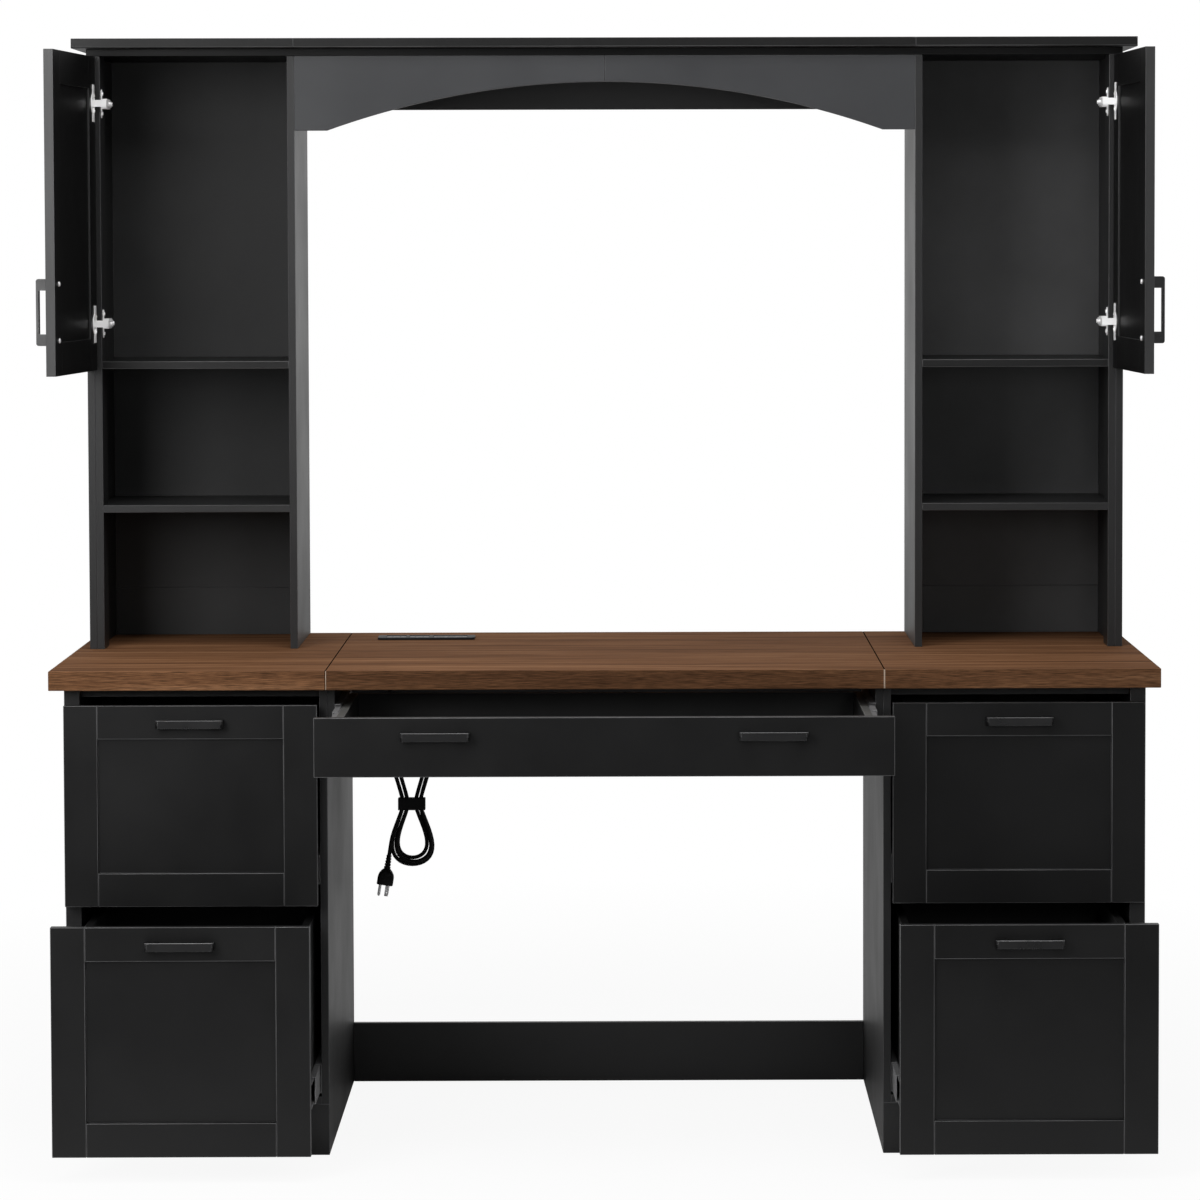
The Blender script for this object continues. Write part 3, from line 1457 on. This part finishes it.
@dataclass
class PowerCord:
    """The strip's cord: a short drop, a tied hank of three loops, and the plug."""

    diameter: float = 6.5 * MM
    strip_x: float = -0.3005
    offset_x: float = -24.5 * MM
    middle_y: float = -0.1025
    middle_z: float = 0.486
    turns: float = 3.0
    inner: float = 0.5
    waist_step: float = 7.8 * MM
    fold_step: float = 11.5 * MM
    layer_step: float = 7.4 * MM
    lobe: float = 38.0 * MM
    lobe_step: float = 16.5 * MM
    lobe_power: float = 1.3
    fall: float = 82.0 * MM
    rise: float = 108.0 * MM
    lead: float = 0.12
    tail: float = 0.105
    tail_length: float = 20.0 * MM
    way_turn: float = 0.002
    top_z: float = 0.675
    drop_points: int = 16
    turn_points: int = 60
    tie_rounding: Rounding = Rounding(width=0.5 * MM, least_edge=1.0 * MM)

    def hank_point(self, turn: float) -> Vector:
        """Gives the hank's centre line after a number of turns.

        Args:
            turn: The turns since the waist.

        Returns:
            The point.
        """
        index = self.inner + abs(turn - self.turns / 2)
        angle = 2 * math.pi * turn
        swell = abs(math.sin(angle)) ** self.lobe_power
        half = (self.lobe + self.lobe_step * index) * swell + self.waist_step * index * (1 - swell)
        reach = (self.fall if math.sin(angle) > 0 else self.rise) + self.fold_step * index
        part = min(1.0, max(0.0, 2 * (turn - self.turns / 2) + 0.5))
        climb = part * part * (3 - 2 * part)
        return Vector((self.strip_x + self.offset_x - math.cos(angle) * half,
                       self.middle_y - self.layer_step * climb, self.middle_z - reach * math.sin(angle)))

    def route(self) -> Tuple[List[Vector], Vector]:
        """Works out the cord's whole centre line.

        Returns:
            The points from the strain relief to the plug, and the direction of the last stretch.
        """
        start = self.hank_point(-self.lead)
        top = Vector((start.x, self.middle_y, self.top_z))
        foot = start + Vector((0, 0, self.diameter))
        drop = [top.lerp(foot, i / self.drop_points) for i in range(self.drop_points)]
        span = self.turns + self.lead + self.tail
        count = round(span * self.turn_points)
        hank = [self.hank_point(-self.lead + span * i / count) for i in range(count + 1)]
        way = (hank[-1] - self.hank_point(self.turns + self.tail - self.way_turn)).normalized()
        return drop + [foot] + hank + [hank[-1] + self.tail_length * way], way

    def build(self) -> Tuple[float, float]:
        """Makes the cord, its tie and its plug.

        Returns:
            The place along X and Y where the cord leaves the strain relief.
        """
        points, way = self.route()
        curve = bar_curve("power_cord", [points], False, dimensions="3D", bevel_depth=self.diameter / 2,
                          bevel_resolution=5, use_fill_caps=True)
        curve.materials.append(CORD_SHEATH.material())
        cord = link_object("power_cord", curve)
        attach(cord, "root")
        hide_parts("cord_drop", "cord_hank")
        tie = dress_node("cord_tie", [PLASTIC], self.tie_rounding)
        plug = Plug(points[-1], way).build()
        return points[0].x, points[0].y


@dataclass
class Plug:
    """The plug at the cord's end: ribbed strain relief, body, two blades and the earth pin."""

    top: Vector
    way: Vector
    relief_length: float = 24.0 * MM
    relief_top_radius: float = 4.25 * MM
    relief_radius: float = 5.5 * MM
    relief_ribs: int = 5
    width: float = 27.0 * MM
    depth: float = 20.0 * MM
    length: float = 27.0 * MM
    corner: float = 5.0 * MM
    levels: Tuple[Triple, ...] = ((0.0, 0.40, 0.55), (0.03, 0.46, 0.62), (0.16, 0.70, 0.80),
                                  (0.34, 0.92, 0.95), (0.5, 0.99, 1.0), (0.93, 1.0, 1.0),
                                  (0.98, 0.985, 0.98), (1.0, 0.95, 0.94))
    blade_length: float = 18.0 * MM
    blade_root: float = 1.0 * MM
    blade_width: float = 6.3 * MM
    blade_thickness: float = 1.5 * MM
    blade_corner: float = 1.2 * MM
    blade_edge: float = 0.2 * MM
    blade_span: float = 12.7 * MM
    blade_x: float = 5.0 * MM
    hole_radius: float = 1.6 * MM
    hole_y: float = -4.5 * MM
    pin_radius: float = 2.4 * MM
    pin_extra: float = 2.0 * MM
    pin_levels: Tuple[Pair, ...] = ((-0.05, 1.0), (0.82, 1.0), (0.92, 0.86), (0.98, 0.55), (1.0, 0.2))

    def body(self) -> Mesh:
        """Makes the body, which swells from the strain relief to its broad face.

        Returns:
            The body's mesh.
        """
        rings = []
        for level, wide, deep in self.levels:
            outline = rounded_rectangle(self.width * wide, self.depth * deep, self.corner * min(wide, deep))
            rings.append(at_height(outline, -self.relief_length - self.length * level))
        return loft("plug_body", rings)

    def prongs(self) -> List[Mesh]:
        """Makes the two blades and the earth pin.

        Returns:
            Their meshes.
        """
        face = -self.relief_length - self.length
        outline = rounded_rectangle(self.blade_width, self.blade_length + self.blade_root, self.blade_corner)
        hole = circle(self.hole_radius, 18, y=self.hole_y)
        half = self.blade_thickness / 2
        middle = face - self.blade_length / 2 + self.blade_root / 2
        made = []
        for y in (-self.blade_span / 2, self.blade_span / 2):
            blade = flat_plate("blade", outline, [hole], -half, half, self.blade_edge)
            blade.transform(Matrix.Translation((self.blade_x, y, middle)) @ Matrix.Rotation(QUARTER, 4, "X"))
            made.append(blade)
        reach = self.blade_length + self.pin_extra
        pin_x = -self.blade_x - self.pin_radius
        rings = [at_height(circle(self.pin_radius * share, RING_POINTS, x=pin_x), face - reach * level)
                 for level, share in self.pin_levels]
        return [*made, loft("earth_pin", rings)]

    def build(self) -> Piece:
        """Makes the plug at the cord's end, along the cord's direction.

        Returns:
            The plug's piece.
        """
        relief = ribbed_relief("relief", self.relief_length, self.relief_top_radius, self.relief_radius,
                               self.relief_ribs)
        parts = [(relief, CORD_SHEATH), (self.body(), PLASTIC), *((prong, STEEL) for prong in self.prongs())]
        mesh = join_meshes("plug_dressed", [(part, finish, Matrix()) for part, finish in parts])
        tilt = math.atan2(-self.way.x, -self.way.z)
        mesh.transform(Matrix.Translation(self.top) @ Matrix.Rotation(tilt, 4, "Y"))
        mesh.set_sharp_from_angle(angle=SHARP)
        return add_piece("plug_dressed", mesh, "root", replaces=["plug"])


@dataclass
class Studio:
    """The camera, the pale floor, the lamps and the surroundings."""

    photo: float = 1200.0
    camera_place: Triple = (0.04818, -7.65770, 1.43769)
    yaw: float = 0.00537
    pitch: float = 0.05449
    roll: float = -0.00242
    focal_pixels: float = 4548.7
    shift: Pair = (-0.05, -0.10)
    surroundings: float = 0.42
    floor_reach: float = 14.0

    def build(self) -> None:
        """Makes everything round the object, with a key lamp, a weak fill and a wide lamp overhead."""
        self.camera()
        self.floor()
        self.lamp("key", (-1.65, -2.9, 1.9), (-0.1, -0.3, 1.4), (1.2, 1.6), 41.0)
        self.lamp("fill", (1.0, -4.2, 1.45), (0.66, 0.0, 1.3), (0.5, 0.7), 6.0)
        self.lamp("overhead", (0.0, -1.6, 2.9), (0.0, -0.35, 1.0), (2.6, 1.2), 36.0)
        self.world()
        bpy.context.scene.view_settings.view_transform = "Standard"

    def camera(self) -> None:
        """Sets the camera at the photograph's angle."""
        data = bpy.data.cameras.new("camera")
        data.sensor_width = 36.0
        data.lens = self.focal_pixels / self.photo * data.sensor_width
        data.shift_x, data.shift_y = self.shift
        data.clip_end = 100.0
        camera = link_object("camera", data)
        turn = Matrix.Rotation(-self.yaw, 4, "Z") @ Matrix.Rotation(QUARTER - self.pitch, 4, "X")
        lean = Matrix.Rotation(self.roll, 4, "Z")
        camera.matrix_world = Matrix.Translation(self.camera_place) @ turn @ lean
        bpy.context.scene.camera = camera

    def floor(self) -> None:
        """Lays the pale floor, which fades to white away from the desk and keeps its shadow near it."""
        shape = bmesh.new()
        reach = self.floor_reach
        corners = ((-reach, -reach, 0), (reach, -reach, 0), (reach, reach, 0), (-reach, reach, 0))
        shape.faces.new([shape.verts.new(corner) for corner in corners])
        floor = link_object("floor", plain_mesh("floor", shape))
        material = bpy.data.materials.new("pale_floor")
        sketch = empty_sketch(material)
        place = sketch.place()
        tone = sketch.ramp(sketch.noise(place, 3.0), ((0.0, (0.84, 0.84, 0.84)), (1.0, (0.88, 0.88, 0.88))))
        board = sketch.node("ShaderNodeBsdfPrincipled",
                            {"Base Color": tone, "Roughness": 0.9, "Specular IOR Level": 0.1}).outputs[0]
        distance = sketch.node("ShaderNodeVectorMath", {0: place}, operation="LENGTH").outputs["Value"]
        path = sketch.node("ShaderNodeLightPath").outputs
        whiter = sketch.maths("MULTIPLY", sketch.spread(distance, 0.9, 2.4, 0.92, 1.0), path["Is Camera Ray"])
        pale = sketch.mix_shaders(whiter, board, sketch.glow("Emission", 1.0, 1.0))
        ahead = sketch.spread(sketch.split(place)[1], -2.4, -0.9, 0.9, 0.0)
        flag = sketch.maths("MULTIPLY", ahead, path["Is Glossy Ray"])
        mixed = sketch.mix_shaders(flag, pale, sketch.glow("Emission", 0.0, 0.0))
        sketch.node("ShaderNodeOutputMaterial", {"Surface": mixed})
        floor.data.materials.append(material)

    def lamp(self, name: str, place: Triple, aim: Triple, size: Pair, power: float) -> None:
        """Hangs one soft lamp.

        Args:
            name: The lamp's name.
            place: Where it hangs.
            aim: The point that it faces.
            size: Its width and height.
            power: Its power in watts.
        """
        data = bpy.data.lights.new(name, "AREA")
        data.shape = "RECTANGLE"
        data.size, data.size_y = size
        data.energy = power
        lamp = link_object(name, data)
        lamp.location = place
        lamp.rotation_euler = (Vector(aim) - Vector(place)).to_track_quat("-Z", "Y").to_euler()

    def world(self) -> None:
        """Surrounds the desk with plain light, white where the camera looks past it."""
        world = bpy.data.worlds.new("studio")
        bpy.context.scene.world = world
        sketch = empty_sketch(world)
        path = sketch.node("ShaderNodeLightPath").outputs
        behind = sketch.spread(sketch.split(sketch.place("Generated"))[1], -0.15, 0.75, 0.10, 0.78)
        plain = sketch.glow("Background", self.surroundings, 1.0)
        mirrored = sketch.glow("Background", 1.0, behind)
        inner = sketch.mix_shaders(path["Is Glossy Ray"], plain, mirrored)
        clear = sketch.maths("MAXIMUM", path["Is Camera Ray"], path["Is Transmission Ray"])
        outer = sketch.mix_shaders(clear, inner, sketch.glow("Background", 1.0, 1.0))
        sketch.node("ShaderNodeOutputWorld", {"Surface": outer})


def main() -> None:
    """Builds the studio, the cord and every sub-assembly."""
    logging.basicConfig(level=logging.INFO, format="%(name)s %(message)s")
    Studio().build()
    grip = PowerCord().build()
    PowerStrip().build(*grip)
    Desktop().build()
    Carcass().build()
    Hutch().build()
    Hinges().build()
    Slide("drawer_runners").build()
    for side, angle in ((Side.LEFT, 94.4), (Side.RIGHT, 92.4)):
        Door(side, angle).build()
        for level in ("upper", "lower"):
            Drawer(f"{side.word}_{level}").build()
    Drawer("centre", "pulls", BOX_EDGE).build()


if __name__ == "__main__":
    main()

+ + +

STATED TASK: Your output must be the lines of the material above, from the first through the line that contains "strip's cord: a", copied exactly. Include both endpoints and nothing else.

ANSWER TO THIS EXERCISE:
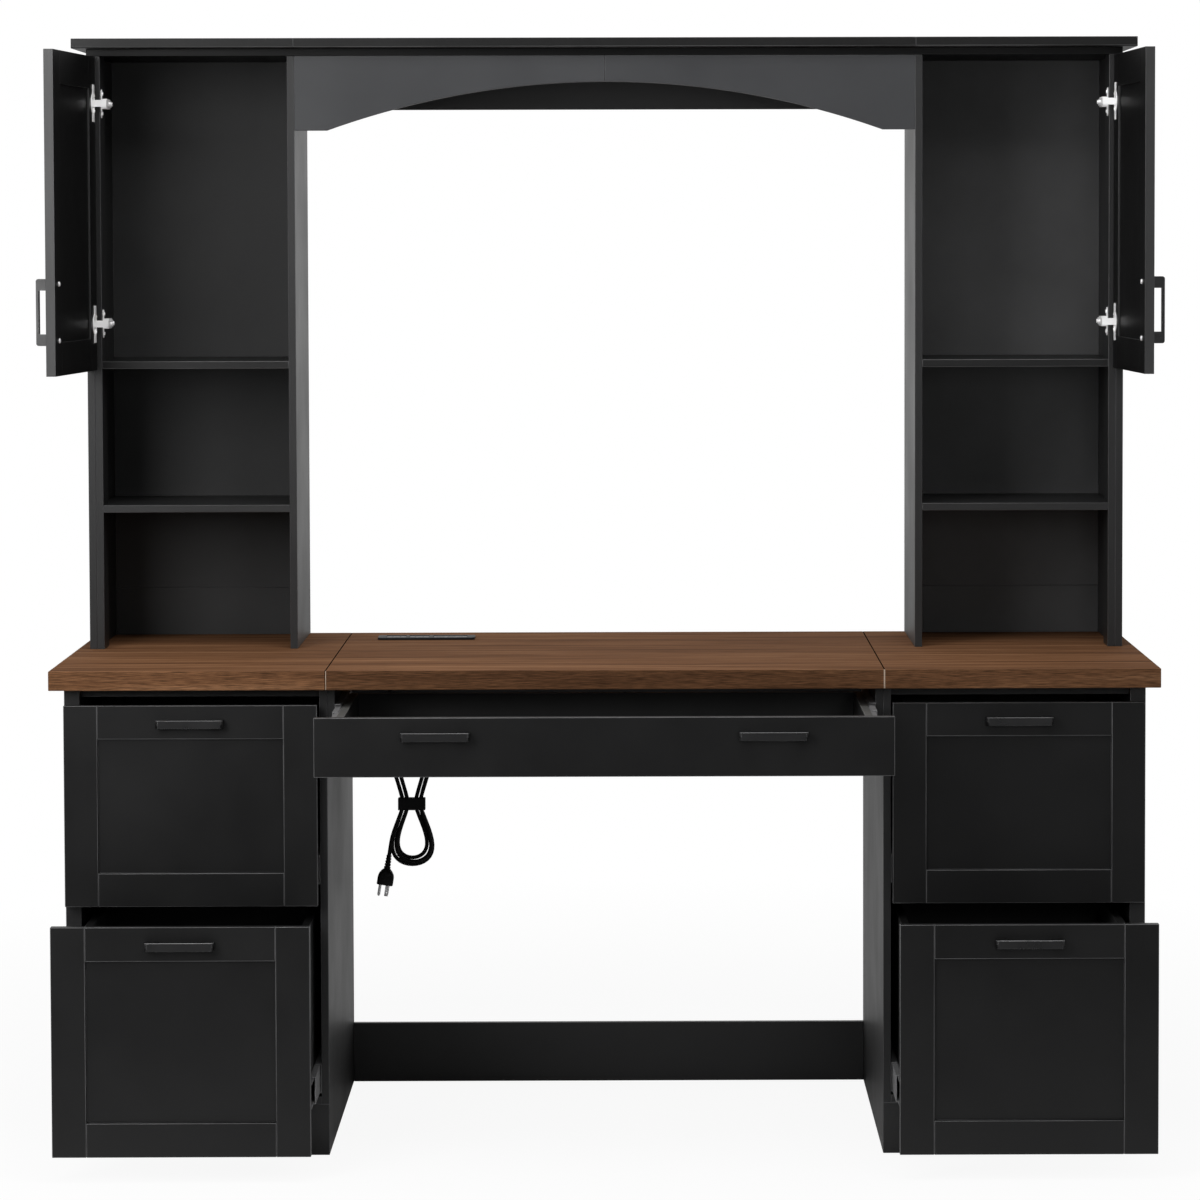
The Blender script for this object continues. Write part 3, from line 1457 on. This part finishes it.
@dataclass
class PowerCord:
    """The strip's cord: a short drop, a tied hank of three loops, and the plug."""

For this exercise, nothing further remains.